Built on seven hills off what was once the tropical jungle shores of Lake Victoria, Kampala is a dusty, clamoring, ramshackle city, the downtown a collection of high-rises and fancy government buildings interspersed with shacks made of scrap wood or metal cargo containers packed with stuff to buy. The wealthy take to their walled compounds in the hills where it's greener, quieter, and roomier, leaving the low-lying areas to house the rest of Kampala.
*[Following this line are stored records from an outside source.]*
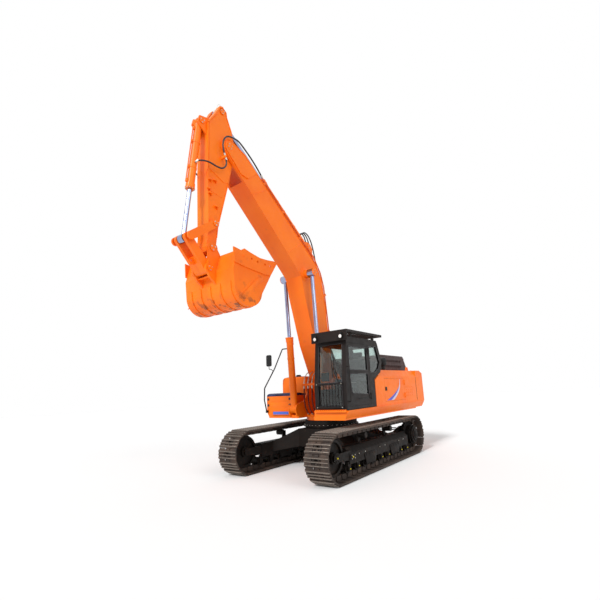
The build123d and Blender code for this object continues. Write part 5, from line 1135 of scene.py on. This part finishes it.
# boom: weld beads, plates round the lift boss, the hose bar under its belly, and bolts on the pipe clamps
boom = {"welds": ((0.95, 0.02, 0.42), (2.15, 0.42, 1.10), (3.75, 0.50, 1.12), (5.35, 0.12, 0.62)), "weldY": 0.251,
        "bead": 0.007, "boss": (3.0, 0.8), "bossRadius": 0.185, "bossY": (0.2495, 0.262), "barX": 0.80, "barZ": 2.06,
        "barY": (-0.31, 0.19), "stayY": (-0.20, 0.08), "clampY": 0.203, "clampRise": 0.149,
        "clamps": ((5.5, 0.6582), (4.7, 0.9122), (3.9, 1.1662), (2.15, 1.1943), (1.25, 0.690))}
circle = [(boom["bossRadius"] * math.cos(math.radians(a)), boom["bossRadius"] * math.sin(math.radians(a)))
          for a in range(0, 360, 15)]
bossOutline = [onBoom(boom["boss"][0] + a, boom["boss"][1] + b) for a, b in circle]
for side, sign in sides:
    for number, (u, low, high) in enumerate(boom["welds"], 1):
        line = [at(onBoom(a, b), sign * boom["weldY"]) for a, b in ((u, low), (u + 0.01, (low + high) / 2), (u, high))]
        tube("boomWeld" + side + str(number), line, boom["bead"], "orangeEnamel", "boom", 6)
    solidPiece("liftBossPlate" + side, "orangeEnamel", "boom",
               [(addPrism, bossOutline, *[sign * y for y in boom["bossY"]])], 0.004)
low, high = [(boom["barX"], y, boom["barZ"]) for y in boom["barY"]]
solidPiece("hoseBar", "orangeEnamel", "boom", [(addBar, low, high, 0.045, 0.05)] + [
    (addBar, (boom["barX"], y, boom["barZ"]), (0.50, y, 2.21), 0.05, 0.016, (0, 1, 0)) for y in boom["stayY"]], 0.004)
points = [at(onBoom(u, back + boom["clampRise"]), sign * boom["clampY"])
          for u, back in boom["clamps"] for sign in (-1, 1)]
turn = math.radians(place["boomAngle"])
addBolts("boom", "zincSteel", 0.011, points, Vector((-math.sin(turn), 0, math.cos(turn))))

# arm: step brackets on its left side, hose clamps and weld beads
arm = {"steps": ((4.33, 6.33), (4.20, 6.36), (4.36, 6.11), (4.32, 6.02), (4.16, 5.77), (4.27, 5.34)), "face": 0.1645,
       "stepHalf": 0.045, "clamp": (4.01, 6.98), "clampY": (0.1765, 0.279), "clampHalf": 0.025, "hoseY": 0.30,
       "welds": ((1.28, 0.26), (1.95, 0.16)), "weldY": 0.167, "bead": 0.006}
parts = []
for x, z in arm["steps"]:
    start = x - arm["stepHalf"]
    parts += [(addBox, (start, arm["face"], z - 0.012), (x + arm["stepHalf"], 0.222, z + 0.012)),
              (addBox, (start, arm["face"], z - 0.05), (x - 0.028, 0.21, z + 0.012))]
solidPiece("armSteps", "orangeEnamel", "arm", parts, 0.004)
for side, sign in sides:
    (x, z), (near, far), half = arm["clamp"], arm["clampY"], arm["clampHalf"]
    solidPiece("armHoseClamp" + side, "orangeEnamel", "arm", [
        (addBox, (x - half, sign * near, z - half), (x + half, sign * far, z + half)),
        (addTurned, [(0.026, -half), (0.026, half)], (x, sign * arm["hoseY"], z), (0.35, 0, 1), 24)], 0.003)
    for number, (p, top) in enumerate(arm["welds"], 1):
        line = [at(onArm(a, b), sign * arm["weldY"]) for a, b in ((p, -0.08), (p + 0.01, 0.06), (p, top))]
        tube("armWeld" + side + str(number), line, arm["bead"], "orangeEnamel", "arm", 6)

# bucket: side seam, bolted cutter and wear plates behind the lip; outlines are from the bucket's pin
bucket = {"weldY": 0.751, "weld": ((4.11, 3.72), (4.0, 3.81), (3.82, 3.98), (3.66, 4.16)), "bead": 0.008,
          "plateY": (0.7495, 0.762), "boltY": 0.776, "bolts": ((-0.32, -0.22), (-1.21, -0.22)),
          "plate": ((-0.90, -0.62), (-0.78, -0.70), (-0.40, -1.10), (-0.28, -1.06), (-0.34, -0.98), (-0.72, -0.60),
                    (-0.86, -0.54)),
          "shroud": (-1.243, -0.30), "shroudY": (-0.45, -0.15, 0.15, 0.45), "shroudHalf": 0.06}
pinX, pinZ = bucketPin
for side, sign in sides:
    line = [(x, sign * bucket["weldY"], z) for x, z in bucket["weld"]]
    tube("bucketWeld" + side, line, bucket["bead"], "bucketEnamel", "bucket", 6)
    outline = [(pinX + x, pinZ + z) for x, z in bucket["plate"]]
    solidPiece("bucketSidePlate" + side, "bucketEnamel", "bucket",
               [(addPrism, outline, *[sign * y for y in bucket["plateY"]])], 0.004)
    points = [(pinX + x, sign * bucket["boltY"], pinZ + z) for x, z in bucket["bolts"]]
    addBolts("bucket", "bucketEnamel", 0.018, points, (0, sign, 0))
x, z = pinX + bucket["shroud"][0], pinZ + bucket["shroud"][1]
solidPiece("lipShrouds", "bucketEnamel", "bucket", [
    (addBar, (x, y - bucket["shroudHalf"], z), (x, y + bucket["shroudHalf"], z), 0.012, 0.07)
    for y in bucket["shroudY"]], 0.004)

# cylinders: pipe along the barrel, straps, ports and gland with its bolts
cylinders = [
    # name, body, base, end, barrel length, barrel radius, y
    ("liftLeft", "boom_cylinder_barrels", place["liftBase"], liftPin, 1.87, 0.09, place["liftLane"]),
    ("liftRight", "boom_cylinder_barrels", place["liftBase"], liftPin, 1.87, 0.09, -place["liftLane"]),
    ("stick", "arm_cylinder_barrel", stickBase, stickPin, 2.16, 0.095, 0.0),
    ("curl", "bucket_cylinder_barrel", curlBase, place["knuckle"], 1.66, 0.08, 0.0),
]
barrel = {
    # rings are (past the barrel's radius, along it); ports are from the base and from the barrel's end
    "straps": (0.32, 0.70), "strap": ((0.0005, -0.02), (0.007, -0.02), (0.007, 0.02), (0.0005, 0.02), (0.0005, -0.02)),
    "gland": ((0.0125, -0.035), (0.020, -0.030), (0.020, -0.005), (0.0125, 0.0), (0.0125, -0.035)),
    "ports": (0.20, 0.16), "bends": (0.27, 0.24), "pipe": 0.013, "pipeLift": (0.02, 0.034, 0.035), "boltSize": 0.009,
}
for name, body, base, end, length, radius, y in cylinders:
    run = Vector((end[0] - base[0], 0, end[1] - base[1])).normalized()
    off = Vector((-run.z, 0, run.x))
    start = Vector(at(base, y))
    parts = []
    for share in barrel["straps"]:
        centre = start + run * length * share
        middle = centre + off * (radius + 0.015)
        parts += [(addTurned, [(radius + a, b) for a, b in barrel["strap"]], centre, run, 40),
                  (addBar, middle - run * 0.02, middle + run * 0.02, 0.05, 0.04, off)]
    ports, bends = [(first, length - last) for first, last in (barrel["ports"], barrel["bends"])]
    for reach in ports:
        middle = start + run * reach + off * (radius + 0.012)
        parts.append((addBar, middle - run * 0.035, middle + run * 0.035, 0.06, 0.045, off))
    parts.append((addTurned, [(radius + a, b) for a, b in barrel["gland"]], start + run * length, run, 40))
    solidPiece(name + "Straps", "orangeEnamel", body, parts, 0.003)
    low, middle, high = barrel["pipeLift"]
    line = [start + run * reach + off * (radius + lift) for reach, lift in (
        (ports[0], low), (ports[0], middle), (bends[0], high), (bends[1], high), (ports[1], middle), (ports[1], low))]
    tube(name + "Pipe", line, barrel["pipe"], "orangeTube", body)
    boltRing(body, "zincSteel", barrel["boltSize"], start + run * (length + 0.003), run, radius + 0.004, 10)
print("front dressed")

# ferrules and nuts at the hoses' ends, one piece for each body; sizes are shares of the hose's radius
ferrule = {"nut": ((1.35, 0.0), (1.35, 1.3)), "sleeve": ((1.15, 1.3), (1.28, 1.5), (1.28, 4.2), (1.08, 4.4))}
for body, found in ends.items():
    parts = [(addTurned, [(radius * a, radius * b) for a, b in ferrule[key]], point, out, count)
             for point, out, radius in found for key, count in (("nut", 6), ("sleeve", 16))]
    solidPiece("ferrules_" + body, "zincSteel", body, parts)
for (body, kind, size), found in boltSets.items():
    name = "bolts_%s_%s_%d" % (body, kind, round(size * 1000))
    bolts(name, [point for point, facing in found], [facing for point, facing in found], size, kind, body)
print("bolts and ferrules made")

# plain pale floor and soft studio light
stage = {"floorHalf": 60.0, "floorColor": "#FAFAFA", "keyEnergy": 2.4, "keyAngle": 12.0, "keyAim": (-0.80, -0.04, -0.60),
         "fillEnergy": 0.85, "fillAngle": 40.0, "fillAim": (-0.2, -0.9, -0.4), "worldStrength": 0.50}
world = bpy.data.worlds.new("studio")
world.use_nodes = True
bpy.context.scene.world = world
sky = world.node_tree
sky.nodes.clear()
ray = addNode(sky, "ShaderNodeLightPath", give=None).outputs
seen = addNode(sky, "ShaderNodeMath", {0: ray["Is Camera Ray"], 1: ray["Is Transmission Ray"]}, operation="MAXIMUM")
seen = addNode(sky, "ShaderNodeMath", {0: seen, 1: ray["Is Glossy Ray"]}, operation="MAXIMUM")
soft, white = [addNode(sky, "ShaderNodeBackground", {"Color": (1, 1, 1, 1), "Strength": strength})
               for strength in (stage["worldStrength"], 1.0)]
mixed = addNode(sky, "ShaderNodeMixShader", {0: seen, 1: soft, 2: white})
addNode(sky, "ShaderNodeOutputWorld", {"Surface": mixed}, None)

# matt studio floor, white to the eye, so that only the shadow shows
floorShape = bmesh.new()
bmesh.ops.create_grid(floorShape, x_segments=1, y_segments=1, size=stage["floorHalf"])
floor = fromBmesh("studioFloor", floorShape, smooth=False)
material = newMaterial("studioFloor")[0]
floor.data.materials.append(shaded(material, {"Base Color": linearColor(stage["floorColor"]), "Roughness": 0.95}))


def sun(name, energy, angle, aim):
    light = bpy.data.lights.new(name, "SUN")
    light.energy, light.angle = energy, math.radians(angle)
    holder = bpy.data.objects.new(name, light)
    bpy.context.scene.collection.objects.link(holder)
    holder.rotation_euler = Vector(aim).to_track_quat("-Z", "Y").to_euler()


sun("keySun", stage["keyEnergy"], stage["keyAngle"], stage["keyAim"])
sun("fillSun", stage["fillEnergy"], stage["fillAngle"], stage["fillAim"])
bpy.context.scene.view_settings.view_transform = "Standard"
print("stage made")
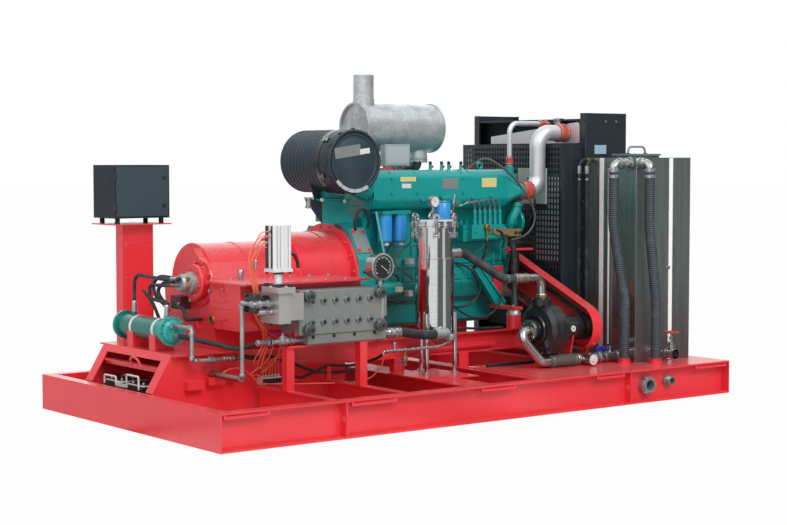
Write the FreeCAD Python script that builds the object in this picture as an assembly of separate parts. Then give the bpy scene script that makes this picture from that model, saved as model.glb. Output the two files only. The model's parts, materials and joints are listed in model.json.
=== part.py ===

Within two days, I have traipsed around much of town, taking in the busy marketplaces where everything from chickens to used clothing to auto parts are displayed for quick sale. I feel remarkably safe. Though crime does occur, people have so far been gracious and helpful to me. Kampala lacks the seedier elements of next door Nairobi, even though a lengthy civil war and Uganda's border with some of the most dangerous spots on Earth would seem to place it more directly in harm's way.
One easy way to put yourself on life's edge? Ride a boda boda. This is a motorcycle where you sit behind the driver and cling for dear life. It sure gets you places fast, if it gets you there at all. I swore off riding them, but just yesterday found myself gripping the shoulder of a boda driver in terror as we flew along the city streets, my bags of tropical fruits getting a good bruising between us.
Somehow I had gotten lost and dusk was approaching. Funny how even the most mundane of daily situations here present themselves as risky trade-offs.